Ms. Antonacci had the right setting for it. A dark stage save for a trellis holding about 300 tapers radiating the stage until, as the hour was passing, they slowly extinguished themselves. That, along with an orchestra on stage right playing interludes by Biagio Marini, were the only stable props.


And they were all that was needed. as the soprano came out to play the kind of Mad Scene which makes Lucia’s hysteria seem like a nursery rhyme. Composer Pietro Antonio Giramo was a new name to me, but he obviously followed the Monteverdi model of letting the emotions hang loose, furious and fast. Ms. Antonacci pouted, swore, splashed madly two cans of water (real water, like real candles) all over the stage. Do people call her mad? Fine, she sung. Her madness was caused by love. And it really was insanity.


(The words almost literally came from Shakespeare’s sonnet, “My thoughts and my discourse as madmen's are, At random from the truth vainly express'd”)


This was woman as lunatic. With Monteverdi’s Lament, the music was on more familiar territory. The soprano is scorned now, her lover leaving her. She speaks of love, of revenge, her emotions are as wide and conflicting as any Italian stock character of the period.


Perhaps we can ridicule such emotions, yet Ms. Antonacci has the voice to make them come real. Her call to Thesus, “O Teseo, O Tesio Mio” had the pangs of desperation.



B. Strozzi, painted by Bernardo Strozzi/A. C. Antonacci
(© Gemäldegalerie, Dresden/Benjamin Ealovoga)



And now the second question of the evening: who is Barbara Str......er, notStreisand.

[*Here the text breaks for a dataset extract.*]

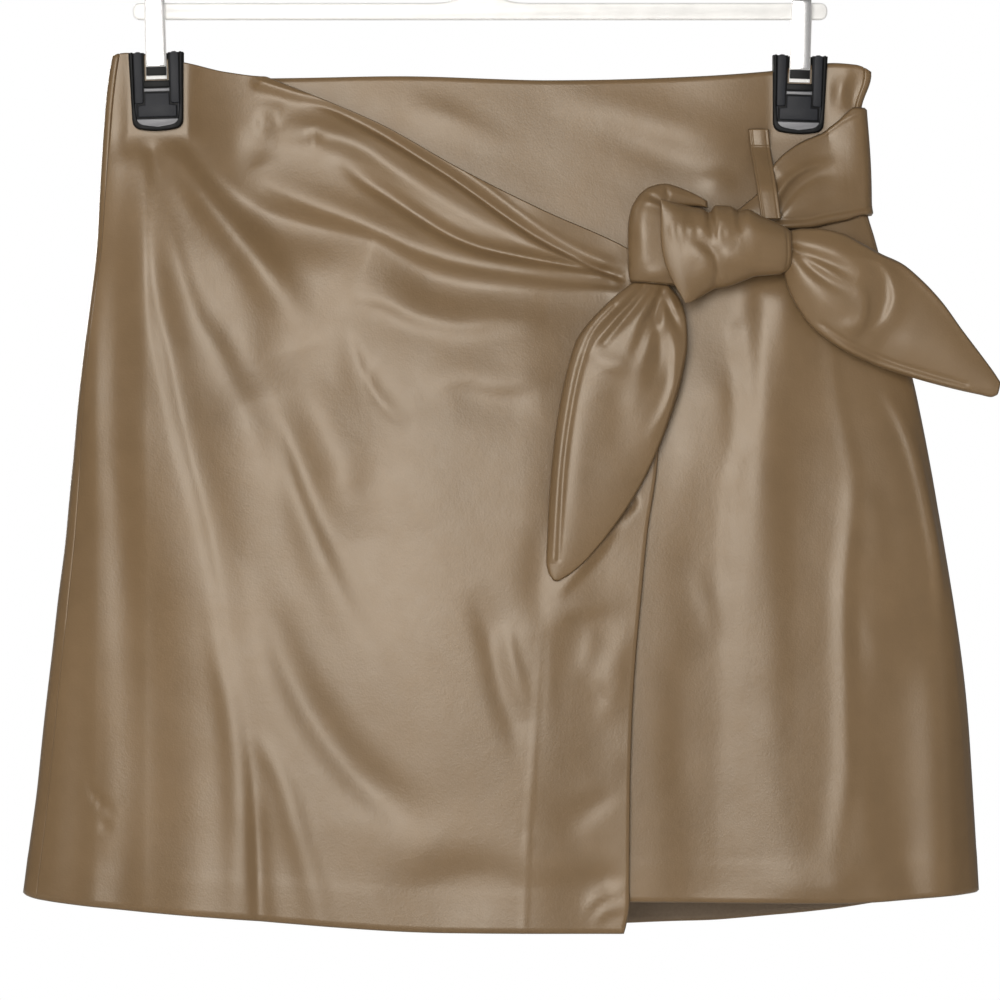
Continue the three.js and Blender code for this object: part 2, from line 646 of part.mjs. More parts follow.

Who is Barbara Strozzi?


One imagines 17th Century Venice to be one where men were rulers, women lovers or mothers. Yet Barbara Strozzi, the probable illegitimate daughter of a noted scholar, was herself composer, singer and string player, not only belonging to the intellectual coteries of Venice, but presiding over an otherwise all-male Academy of the Unisons. She must have been quite remarkable, worthy of a book in itself.


Perhaps Shakespeare’s Venetian lawyer, Portia, wasn’t so fictional after all.


Barbara Strozzi’s lament is that of a nobleman, whose beloved is imprisoned, a lovely piece both lyrically and dramatically. Again, Ms. Antonacci played with realism, the description of incarceration calling for an apparently live, and very well trained dove to come out on her hand, and later put into a little cage.


The finale was Monteverdi again, this the long, but never boring androgynous battle between First Crusade noble, Tancredi, and Persian lover, Clorinda, as told in a story by Torquato Tasso. I had seen this before, sometimes played with three singers (narrator and two heroes) and once with a pantomimed swordplay. Here, though Ms. Antonacci, with sword in hand, played all three roles.


This could have seen as overplaying, perhaps an affectation. Yet Monteverdi took this tale of a nighttime battle between the ex-lovers, neither recognizing the other, into a dramatic reality. We might call it today cartoon music, the orchestra imitating horse hooves, battle, religious conversion (the organ used for this!). But as complete cantata, it is one of the great pieces of the 17th Century, the literal encapsulation of Matthew Arnold’s metaphorical ”Where ignorant armies clash by night.”


Now the candles were mainly extinguished, dust came from above, and Ms. Antonacci was done with her theatrics. The hour went too quickly, the dramas were enticing, exciting yet never exhausting.


Yes, these were naked emotions, with more character than subtlety. Yet all that we love of Puccini, Menotti and some Verdi was augured in this music. Ms. Antonacci, her instrumental ensemble, and conception/director Juliette Deschamps came out for the usual bows. And we beheld in this aggregate of emotions, a world far more arousing in our own psyches than the more conventional work in the more genteel areas of Europe.